All entries must be extracted exactly, with nothing added or dropped.
* Begin Source records *
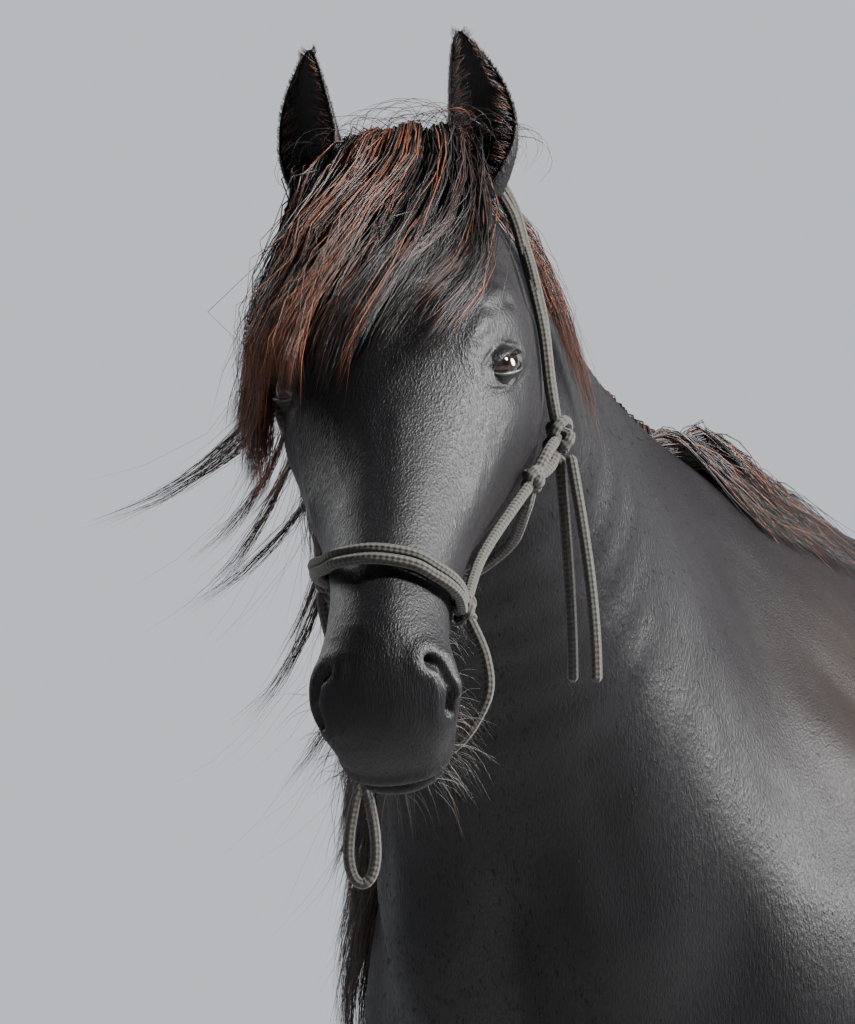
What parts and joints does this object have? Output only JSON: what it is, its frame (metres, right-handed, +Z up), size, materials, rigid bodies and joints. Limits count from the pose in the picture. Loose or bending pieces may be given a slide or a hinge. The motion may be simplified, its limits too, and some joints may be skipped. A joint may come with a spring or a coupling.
{
  "type": "horse",
  "caption": "Black Friesian horse standing square, head turned to its left, long wind-blown mane and forelock, feathered legs and a knotted rope halter",
  "frame": {"origin": "on the floor under the centre of the horse's box, measured without the free rope ends", "axes": "+Y towards the tail, so the horse faces -Y; +X towards the horse's left side; +Z up"},
  "size_m": [0.7112, 2.5958, 2.0241],
  "materials": {
    "coat": "short glossy black hair over skin",
    "hair": "long wavy black hair, browner at the tips",
    "hoof": "dark horn, satin",
    "eye": "wet dark brown eye",
    "rope": "braided grey-olive rope, matt"
  },
  "bodies": {
    "root": {"torso": "coat", "neck": "coat", "head": "coat", "eye_left": "eye", "ear_left": "coat", "eye_right": "eye", "ear_right": "coat", "fore_left_upper_leg": "coat", "fore_left_lower_leg": "coat", "fore_left_hoof": "hoof", "fore_right_upper_leg": "coat", "fore_right_lower_leg": "coat", "fore_right_hoof": "hoof", "hind_left_upper_leg": "coat", "hind_left_lower_leg": "coat", "hind_left_hoof": "hoof", "hind_right_upper_leg": "coat", "hind_right_lower_leg": "coat", "hind_right_hoof": "hoof", "tail": "hair", "halter_cheek_left": "rope", "halter_cheek_right": "rope", "halter_noseband": "rope", "halter_crown": "rope", "halter_chin_rope": "rope", "halter_throat_rope": "rope", "halter_tie_end_front": "rope", "halter_tie_end_back": "rope", "halter_chin_loop": "rope"}
  },
  "joints": []
}
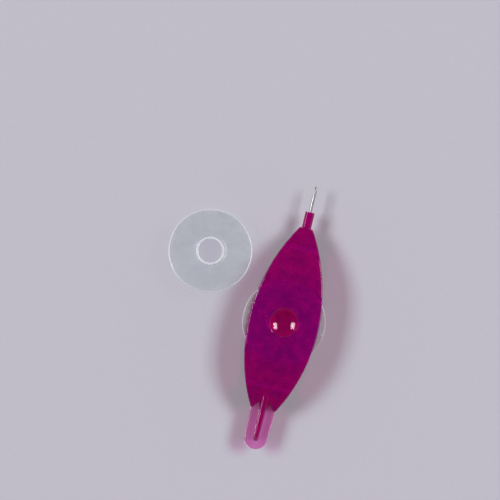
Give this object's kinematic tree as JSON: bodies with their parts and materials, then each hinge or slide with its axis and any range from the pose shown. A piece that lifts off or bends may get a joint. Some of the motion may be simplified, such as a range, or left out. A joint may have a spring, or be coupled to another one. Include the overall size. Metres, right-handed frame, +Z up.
{
  "type": "tatting shuttle",
  "caption": "Leaf-shaped tatting shuttle with bowed translucent blades round a clear bobbin, a steel crochet hook, a finned winding post, and a spare bobbin beside it.",
  "frame": {"origin": "on the flat belly of the lower blade, which the shuttle rests on, where the bobbin's axis meets that plane", "axes": "+Y along the shuttle from the winding post to the hook, +Z up and square to the blades, +X across the blades, away from the spare bobbin"},
  "size_m": [0.0493, 0.0774, 0.0106],
  "materials": {
    "blade_plastic": "polished translucent magenta with fine pearl sparkle",
    "hook_steel": "polished nickel-plated steel",
    "bobbin_plastic": "clear moulded plastic with a slightly frosted hub"
  },
  "bodies": {
    "shuttle": {"upper_blade": "blade_plastic", "lower_blade": "blade_plastic", "crochet_hook": "hook_steel"},
    "wound_bobbin": {"bobbin": "bobbin_plastic"},
    "loose_bobbin": {"spare_bobbin": "bobbin_plastic"}
  },
  "joints": [
    {"name": "bobbin_spin", "type": "hinge", "parent": "shuttle", "child": "wound_bobbin", "pos_m": [0, 0, 0.00528], "axis": [0, 0, 1], "continuous": true},
    {"name": "spare_lift", "type": "slide", "parent": "shuttle", "child": "loose_bobbin", "axis": [0, 0, 1], "range_m": [0, 0.03]}
  ]
}
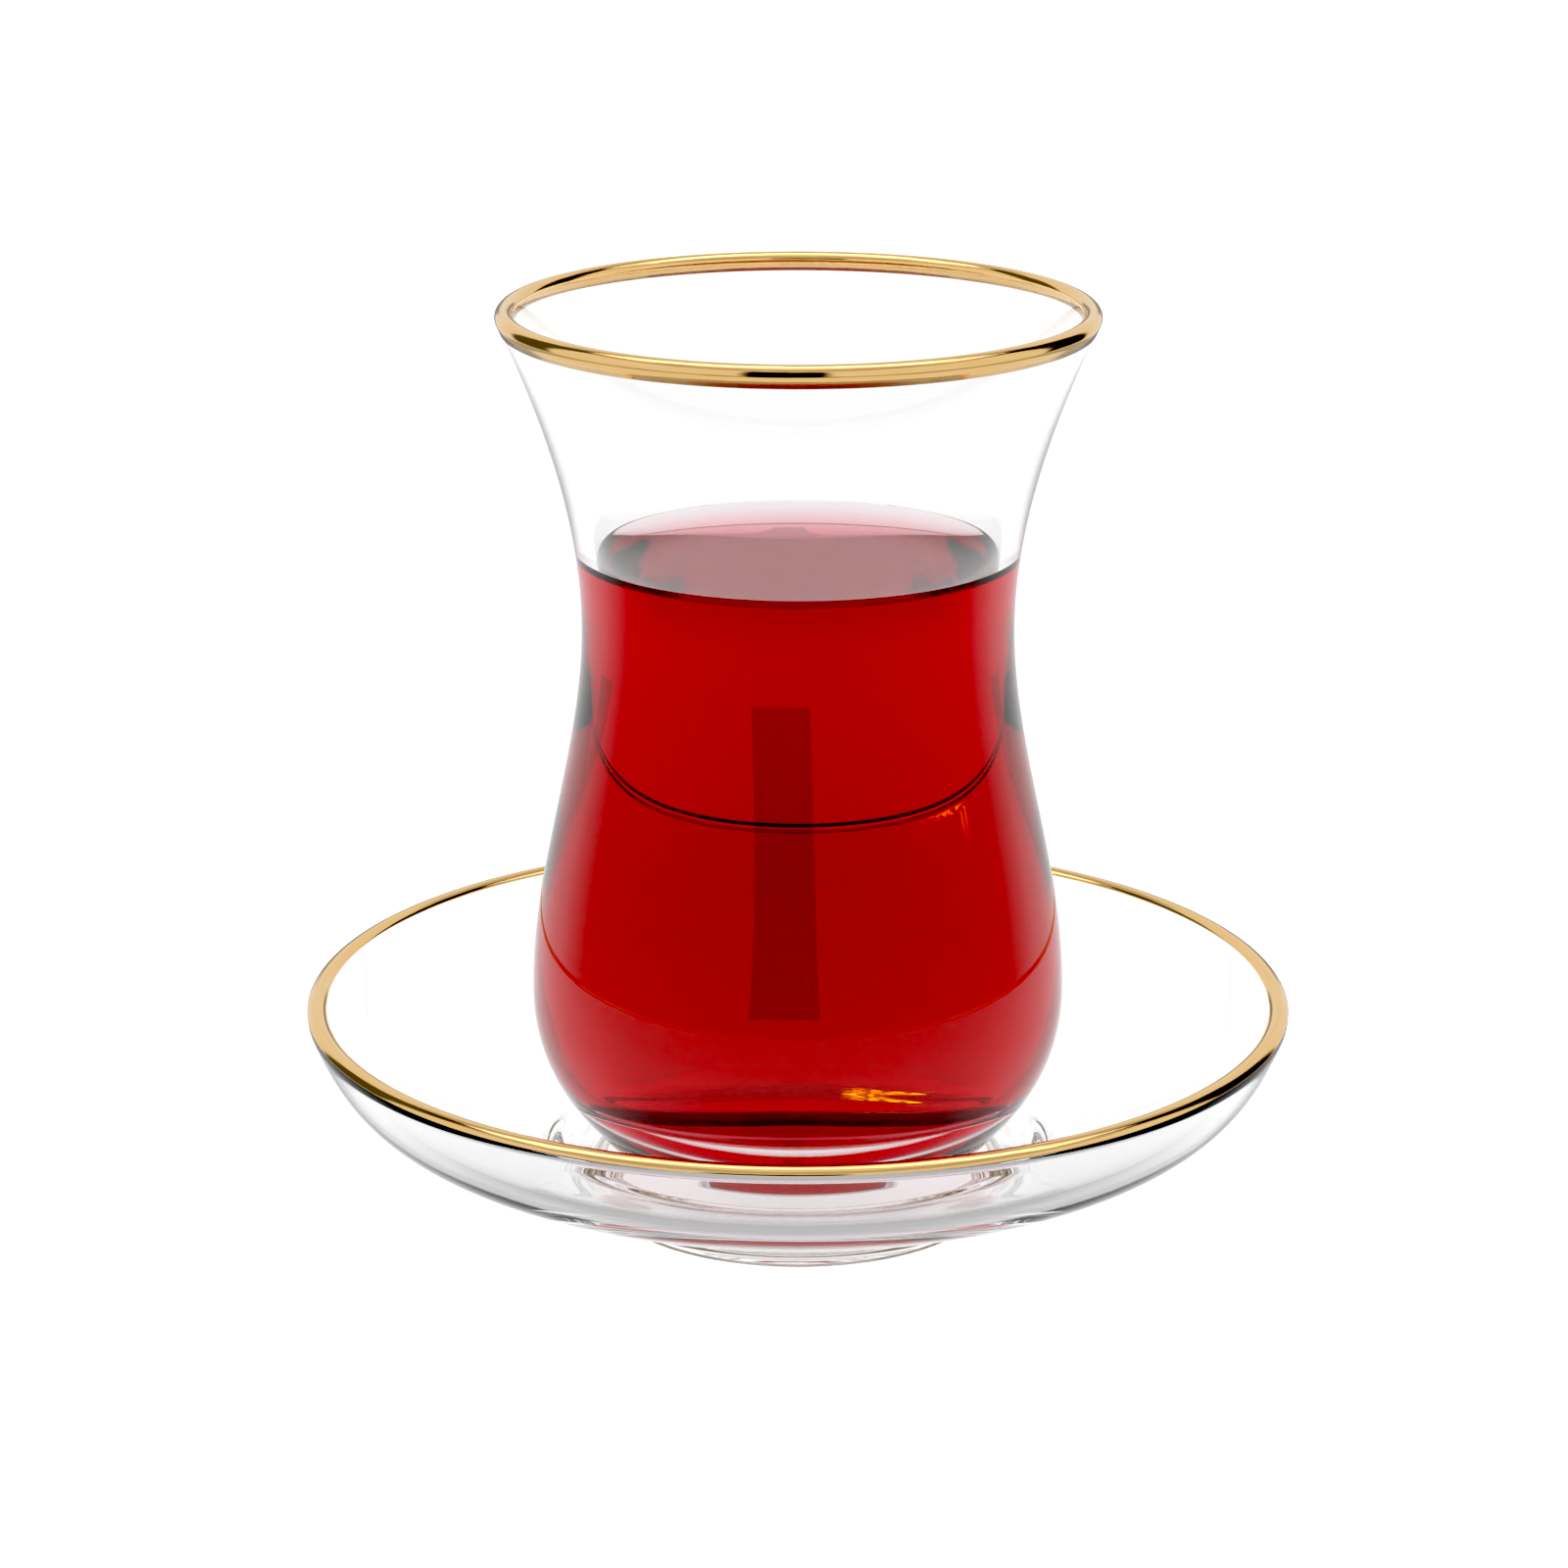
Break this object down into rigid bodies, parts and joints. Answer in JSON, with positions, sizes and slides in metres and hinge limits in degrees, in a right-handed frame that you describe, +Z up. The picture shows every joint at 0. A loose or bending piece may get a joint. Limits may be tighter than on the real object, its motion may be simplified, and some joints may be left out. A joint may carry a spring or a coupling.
{
  "type": "turkish tea glass",
  "caption": "Tulip-waisted glass with a gilded lip, filled with red tea, standing on a clear footed saucer with a gilded rim.",
  "frame": {"origin": "centre of the saucer's foot, on the surface that it stands on", "axes": "+Z up along the common axis of the glass and saucer, which are round about it"},
  "size_m": [0.1102, 0.1102, 0.1028],
  "materials": {
    "clear_glass": "polished",
    "tea": "clear liquid",
    "gilding": "bright gold layer"
  },
  "bodies": {
    "root": {"tea_glass": "clear_glass", "glass_lip_gold": "gilding", "tea": "tea", "saucer": "clear_glass", "saucer_rim_gold": "gilding"}
  },
  "joints": []
}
* End Source records *
Task result:
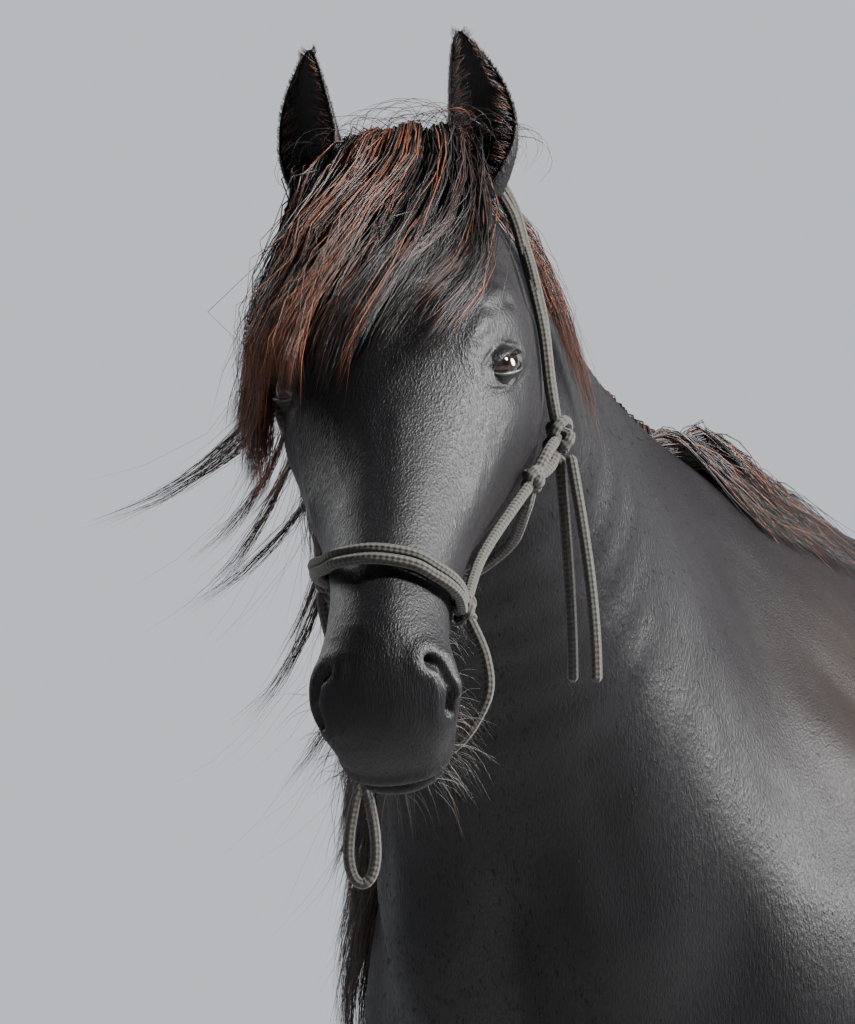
What parts and joints does this object have? Output only JSON: what it is, its frame (metres, right-handed, +Z up), size, materials, rigid bodies and joints. Limits count from the pose in the picture. Loose or bending pieces may be given a slide or a hinge. The motion may be simplified, its limits too, and some joints may be skipped. A joint may come with a spring or a coupling.
{
  "type": "horse",
  "caption": "Black Friesian horse standing square, head turned to its left, long wind-blown mane and forelock, feathered legs and a knotted rope halter",
  "frame": {"origin": "on the floor under the centre of the horse's box, measured without the free rope ends", "axes": "+Y towards the tail, so the horse faces -Y; +X towards the horse's left side; +Z up"},
  "size_m": [0.7112, 2.5958, 2.0241],
  "materials": {
    "coat": "short glossy black hair over skin",
    "hair": "long wavy black hair, browner at the tips",
    "hoof": "dark horn, satin",
    "eye": "wet dark brown eye",
    "rope": "braided grey-olive rope, matt"
  },
  "bodies": {
    "root": {"torso": "coat", "neck": "coat", "head": "coat", "eye_left": "eye", "ear_left": "coat", "eye_right": "eye", "ear_right": "coat", "fore_left_upper_leg": "coat", "fore_left_lower_leg": "coat", "fore_left_hoof": "hoof", "fore_right_upper_leg": "coat", "fore_right_lower_leg": "coat", "fore_right_hoof": "hoof", "hind_left_upper_leg": "coat", "hind_left_lower_leg": "coat", "hind_left_hoof": "hoof", "hind_right_upper_leg": "coat", "hind_right_lower_leg": "coat", "hind_right_hoof": "hoof", "tail": "hair", "halter_cheek_left": "rope", "halter_cheek_right": "rope", "halter_noseband": "rope", "halter_crown": "rope", "halter_chin_rope": "rope", "halter_throat_rope": "rope", "halter_tie_end_front": "rope", "halter_tie_end_back": "rope", "halter_chin_loop": "rope"}
  },
  "joints": []
}
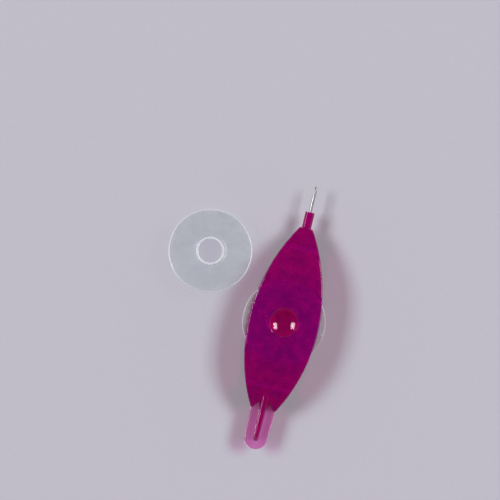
Give this object's kinematic tree as JSON: bodies with their parts and materials, then each hinge or slide with its axis and any range from the pose shown. A piece that lifts off or bends may get a joint. Some of the motion may be simplified, such as a range, or left out. A joint may have a spring, or be coupled to another one. Include the overall size. Metres, right-handed frame, +Z up.
{
  "type": "tatting shuttle",
  "caption": "Leaf-shaped tatting shuttle with bowed translucent blades round a clear bobbin, a steel crochet hook, a finned winding post, and a spare bobbin beside it.",
  "frame": {"origin": "on the flat belly of the lower blade, which the shuttle rests on, where the bobbin's axis meets that plane", "axes": "+Y along the shuttle from the winding post to the hook, +Z up and square to the blades, +X across the blades, away from the spare bobbin"},
  "size_m": [0.0493, 0.0774, 0.0106],
  "materials": {
    "blade_plastic": "polished translucent magenta with fine pearl sparkle",
    "hook_steel": "polished nickel-plated steel",
    "bobbin_plastic": "clear moulded plastic with a slightly frosted hub"
  },
  "bodies": {
    "shuttle": {"upper_blade": "blade_plastic", "lower_blade": "blade_plastic", "crochet_hook": "hook_steel"},
    "wound_bobbin": {"bobbin": "bobbin_plastic"},
    "loose_bobbin": {"spare_bobbin": "bobbin_plastic"}
  },
  "joints": [
    {"name": "bobbin_spin", "type": "hinge", "parent": "shuttle", "child": "wound_bobbin", "pos_m": [0, 0, 0.00528], "axis": [0, 0, 1], "continuous": true},
    {"name": "spare_lift", "type": "slide", "parent": "shuttle", "child": "loose_bobbin", "axis": [0, 0, 1], "range_m": [0, 0.03]}
  ]
}
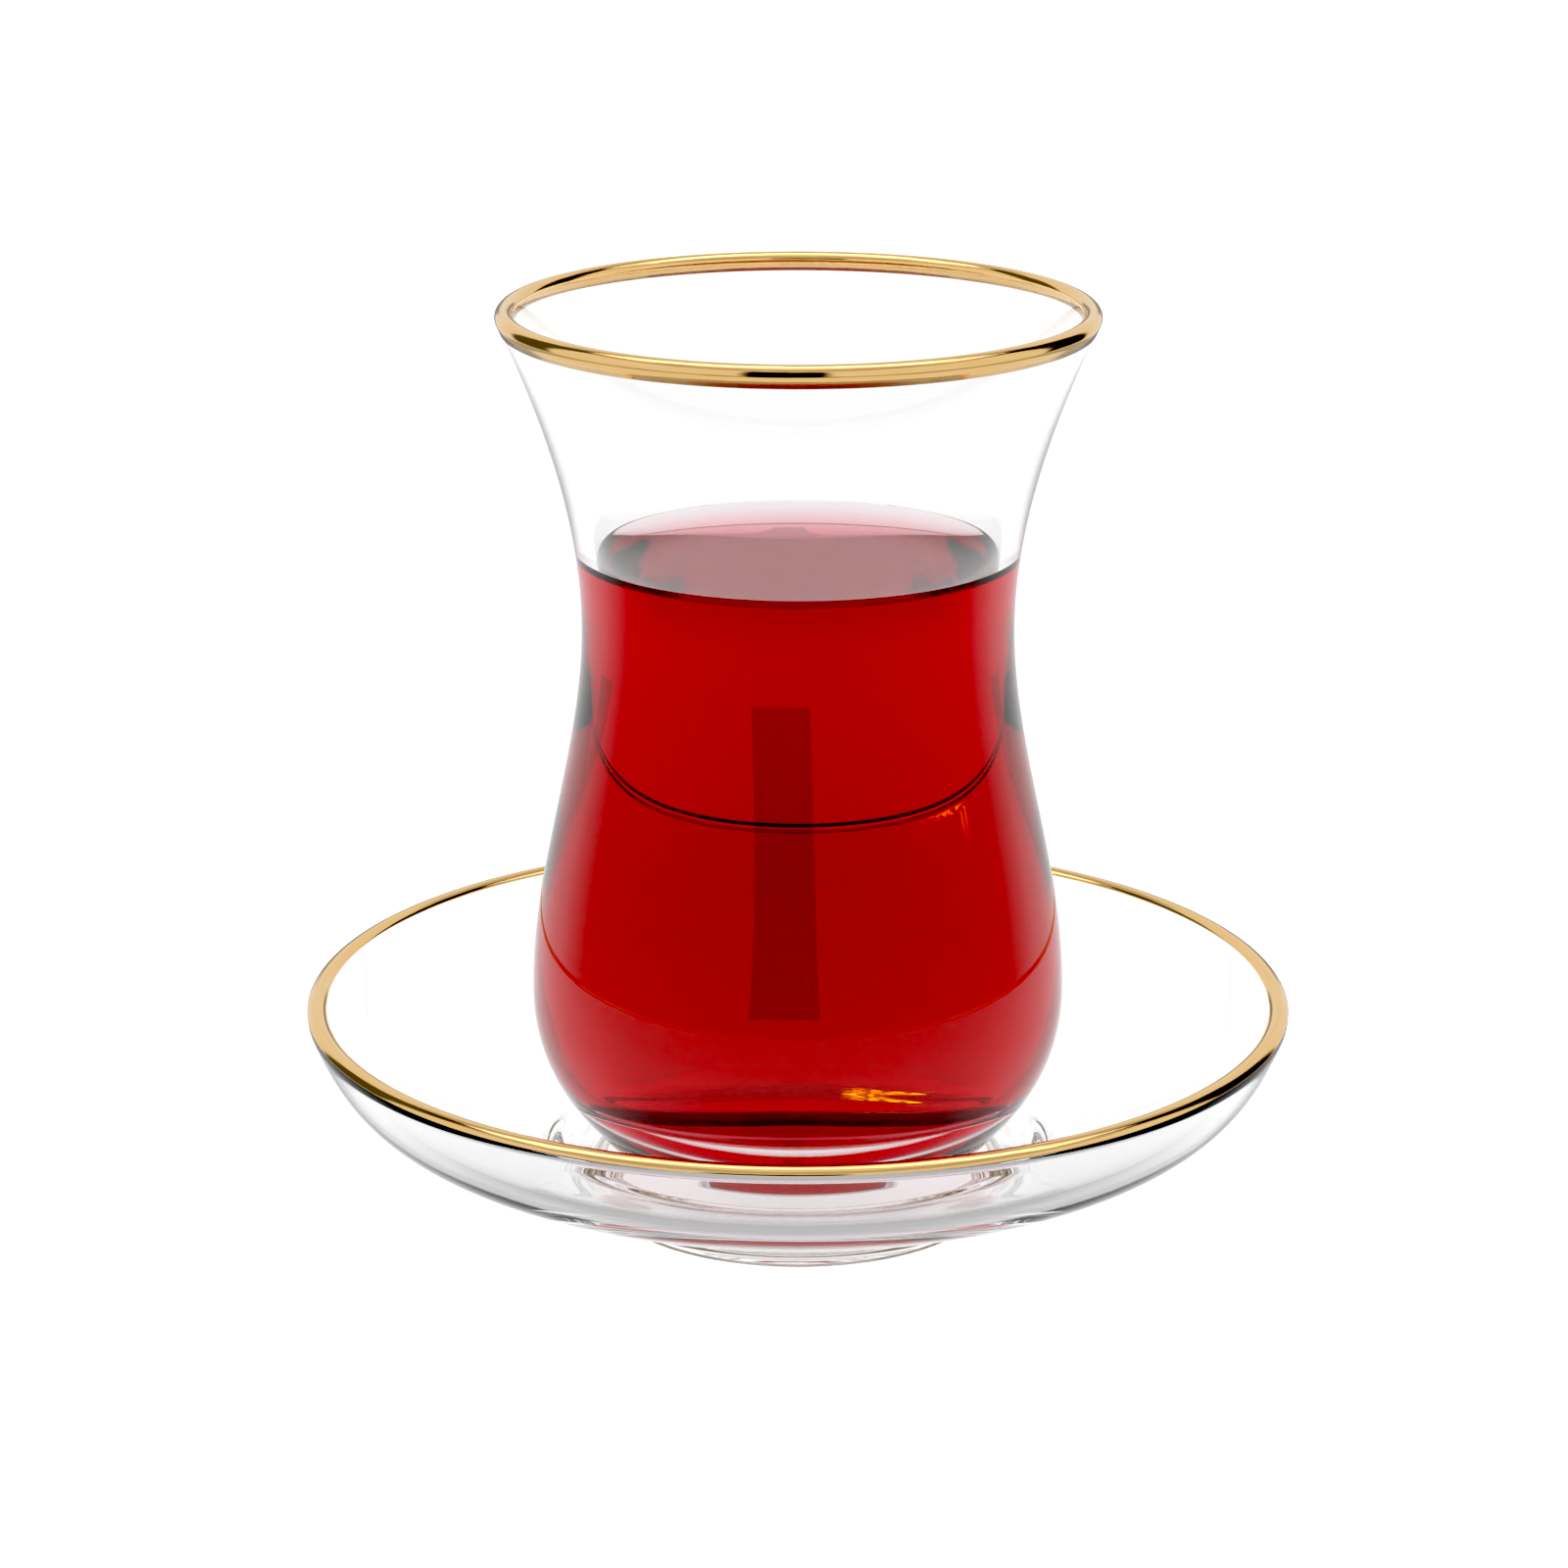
Break this object down into rigid bodies, parts and joints. Answer in JSON, with positions, sizes and slides in metres and hinge limits in degrees, in a right-handed frame that you describe, +Z up. The picture shows every joint at 0. A loose or bending piece may get a joint. Limits may be tighter than on the real object, its motion may be simplified, and some joints may be left out. A joint may carry a spring or a coupling.
{
  "type": "turkish tea glass",
  "caption": "Tulip-waisted glass with a gilded lip, filled with red tea, standing on a clear footed saucer with a gilded rim.",
  "frame": {"origin": "centre of the saucer's foot, on the surface that it stands on", "axes": "+Z up along the common axis of the glass and saucer, which are round about it"},
  "size_m": [0.1102, 0.1102, 0.1028],
  "materials": {
    "clear_glass": "polished",
    "tea": "clear liquid",
    "gilding": "bright gold layer"
  },
  "bodies": {
    "root": {"tea_glass": "clear_glass", "glass_lip_gold": "gilding", "tea": "tea", "saucer": "clear_glass", "saucer_rim_gold": "gilding"}
  },
  "joints": []
}